One defense witness was Dr. Richard Frierson, the psychiatrist ordered to determine if Jones was still insane or mentally competent to stand trial.
Frierson determined Jones was sane now and knew moral and legal right from wrong when he killed each child. Jones said after finding Nahtahn dead, he strangled 8-year-old Mera and 7-year-old Elias with his hands and 2-year-old Gabriel and 1-year-old Abigail with a belt. In various confessions, Jones said the three children who could talk told them that they loved him as he choked them.
Jones said he didn't call 911 because police wouldn't believe his story. And he didn't want his ex-wife, Amber, to get custody of the other children, Frierson testified.
"Amber didn't want them. He was going to go away. He grew up without his mother. He thought it would be better if they were just all together. So he made a decision and a conscious choice to kill them," Frierson said.

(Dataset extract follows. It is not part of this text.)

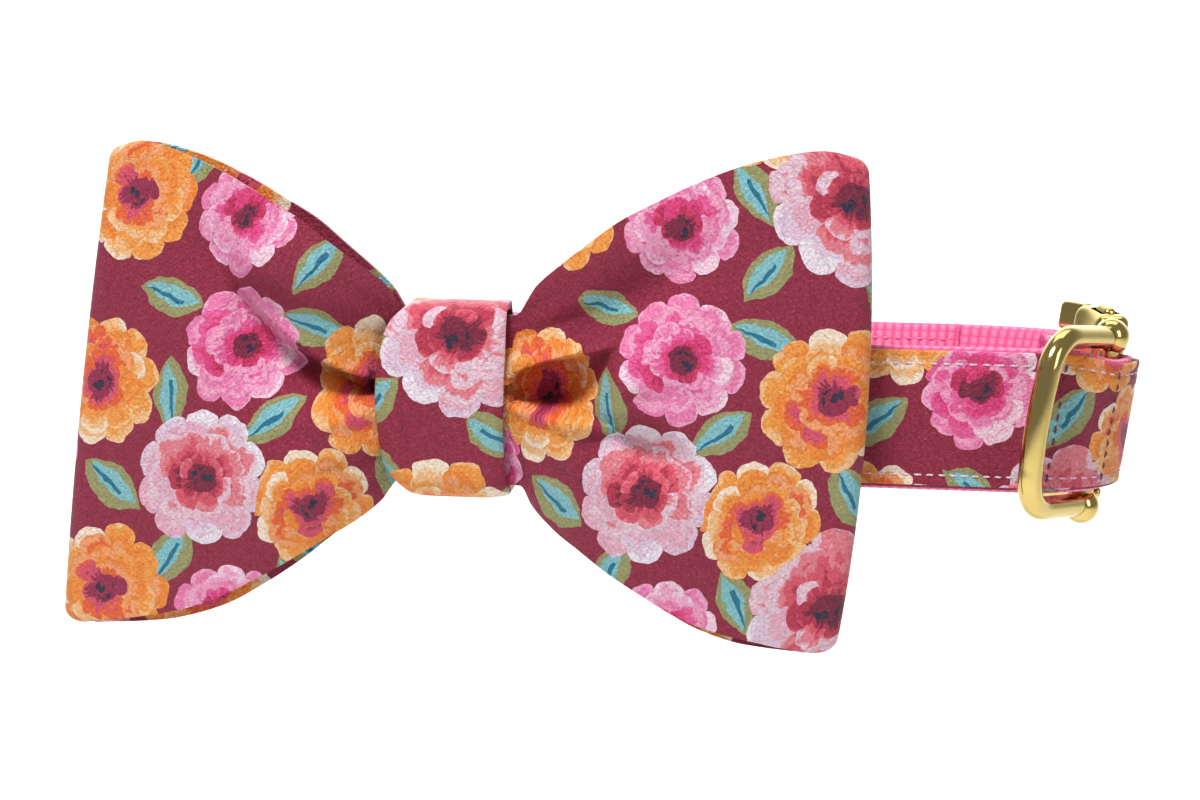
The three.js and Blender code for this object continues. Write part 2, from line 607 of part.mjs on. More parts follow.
// The bow's closed row of columns: along the front from left to right and back behind
function bowLoop() {
  const back = [...STATIONS].reverse();
  const columns = [
    ...back.map((reach) => ['left', true, reach]),
    ...STATIONS.slice(1).map((reach) => ['right', true, reach]),
    ...back.slice(1).map((reach) => ['right', false, reach]),
    ...STATIONS.slice(1, -1).map((reach) => ['left', false, reach]),
  ];
  const middle = columns.map(([wing, front, reach]) => {
    const rows = [];
    for (let row = 0; row <= BOW_ROWS; row += 1) {
      rows.push(wingPoint(wing, front, reach, 2 * row / BOW_ROWS - 1));
    }
    return rows;
  });
  return clothRing(middle, BOW_WALL);
}

// Closed section of the knot band, front to back round the waist and the strap
function knotSection() {
  const waistFront = LOOP_HALF_DEPTH + COVER_FACE + SECTIONS[0].front * BOW_FORWARD + BOW_WALL / 2;
  const frontY = -(waistFront + GAP + KNOT_WALL / 2);
  const backY = -(LOOP_HALF_DEPTH - WEBBING_THICK / 2 - GAP - KNOT_WALL / 2);
  const backTop = STRAP_WIDTH / 2 + 2 * GAP + KNOT_WALL / 2;
  const strapFace = -(LOOP_HALF_DEPTH + COVER_FACE);
  const section = new THREE.Path();
  section.moveTo(frontY, KNOT_BOTTOM + KNOT_BEND);
  section.lineTo(frontY, KNOT_TOP - KNOT_BEND);
  section.quadraticCurveTo(frontY, KNOT_TOP, frontY + KNOT_BEND, KNOT_TOP);
  section.lineTo(strapFace, KNOT_TOP);
  section.lineTo(backY - KNOT_BACK_BEND, backTop);
  section.quadraticCurveTo(backY, backTop, backY, backTop - KNOT_BACK_BEND);
  section.lineTo(backY, KNOT_BACK_BEND - backTop);
  section.quadraticCurveTo(backY, -backTop, backY - KNOT_BACK_BEND, -backTop);
  section.lineTo(frontY + KNOT_BEND, KNOT_BOTTOM);
  section.quadraticCurveTo(frontY, KNOT_BOTTOM, frontY, KNOT_BOTTOM + KNOT_BEND);
  const steps = [10, 4, 2, 2, 3, 4, 3, 3, 4];
  return { frontY, backY, points: section.curves.flatMap((curve, index) => curve.getPoints(steps[index]).slice(0, -1)) };
}

function knotBand() {
  const { frontY, backY, points } = knotSection();
  const height = KNOT_TOP - KNOT_BOTTOM;
  const middle = points.map((point) => {
    const share = THREE.MathUtils.clamp((point.y - KNOT_BOTTOM) / height, 0, 1);
    const frontness = smooth(0, 1, (backY - point.x) / (backY - frontY));
    const left = readTable(KNOT_EDGES, 'height', 'left', share);
    const right = readTable(KNOT_EDGES, 'height', 'right', share);
    const rows = [];
    for (let row = 0; row <= KNOT_COLUMNS; row += 1) {
      const across = row / KNOT_COLUMNS;
      const fromMiddle = 2 * across - 1;
      const bulge = KNOT_FRONT_BULGE * Math.sin(Math.PI * share) - KNOT_EDGE_ROLL * fromMiddle ** 4;
      const sag = KNOT_TOP_SAG * (1 - fromMiddle ** 2) * smooth(0.8, 1, share) * frontness;
      rows.push(new THREE.Vector3(
        BOW_X + KNOT_WIDTH * (left + (right - left) * across),
        point.x - bulge * frontness,
        point.y - sag,
      ));
    }
    return rows;
  });
  return clothRing(middle.reverse(), KNOT_WALL);
}

const cotton = new THREE.MeshStandardMaterial({ color: 0x8b2f48, roughness: 0.85, metalness: 0 });
const knotCotton = new THREE.MeshStandardMaterial({ color: 0xd98a5a, roughness: 0.85, metalness: 0 });
const coverCotton = new THREE.MeshStandardMaterial({ color: 0x7d2a42, roughness: 0.85, metalness: 0 });
const pinkWebbing = new THREE.MeshStandardMaterial({ color: 0xf0609a, roughness: 0.8, metalness: 0 });
const goldRing = new THREE.MeshStandardMaterial({ color: 0xc9a94b, roughness: 0.2, metalness: 1 });
const goldSocket = new THREE.MeshStandardMaterial({ color: 0xc4a449, roughness: 0.22, metalness: 1 });
const goldTongue = new THREE.MeshStandardMaterial({ color: 0xcdb055, roughness: 0.22, metalness: 1 });

function addMesh(group, name, geometry, material) {
  const mesh = new THREE.Mesh(geometry, material);
  mesh.name = name;
  group.add(mesh);
  return mesh;
}

const collar = new THREE.Group();
addMesh(collar, 'collar_webbing', webbing(), pinkWebbing);
addMesh(collar, 'collar_cover', cover(), coverCotton);
addMesh(collar, 'bow_loop', bowLoop(), cotton);
addMesh(collar, 'knot_band', knotBand(), knotCotton);
addMesh(collar, 'buckle_tongue', buckleTongue(), goldTongue);
addMesh(collar, 'buckle_socket', buckleSocket(), goldSocket);

// The ring's plane stands on the leaning bar and lies back on the strap beside it
const ring = addMesh(collar, 'd_ring', ringWithCorners(), goldRing);
const ringPlace = loopPoint(RING_BAR_PLACE, -RING_BAR_DEPTH);
const ringTurn = RING_BAR_TURN - Math.PI / 2 - RING_REST_TURN;
ring.position.set(ringPlace.x - RING_HANGS * Math.sin(LEAN), ringPlace.y, -RING_HANGS * Math.cos(LEAN));
ring.quaternion.setFromAxisAngle(new THREE.Vector3(0, 1, 0), LEAN);
ring.rotateZ(ringTurn);

export default collar;
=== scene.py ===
"""Pet bow tie collar: the cloth, hardware, floor, lights and camera, in metres."""
import logging
import math
from collections.abc import Callable, Sequence
from dataclasses import dataclass, field
from enum import Enum
from functools import partial
from typing import NamedTuple

import bpy
import numpy as np
from mathutils import Matrix


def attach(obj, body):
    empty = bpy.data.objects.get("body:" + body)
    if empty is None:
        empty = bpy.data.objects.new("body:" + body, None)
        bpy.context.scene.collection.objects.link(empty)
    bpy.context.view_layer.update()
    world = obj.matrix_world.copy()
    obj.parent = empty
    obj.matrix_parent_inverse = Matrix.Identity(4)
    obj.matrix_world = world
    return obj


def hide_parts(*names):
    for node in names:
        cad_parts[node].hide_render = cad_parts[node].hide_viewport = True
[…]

After killing the kids, Jones wrapped their bodies in plastic and drove around with them in the back of his SUV for more than a week before dumping them on a hillside near Camden, Alabama. He was taken into custody at a drunken driving checkpoint in Smith County, Mississippi after an officer said he smelled a terrible odor of decomposition.
Jones said he was responding to voices in his head as he drove. But Frierson said he saw no evidence what Jones was hearing was psychotic, instead he was hearing the inner dialogue many people have under stress.
"What he calls voices are really anxious thoughts that he doesn't like experiencing," Frierson said.
The trial is being livestreamed from the Lexington County courthouse.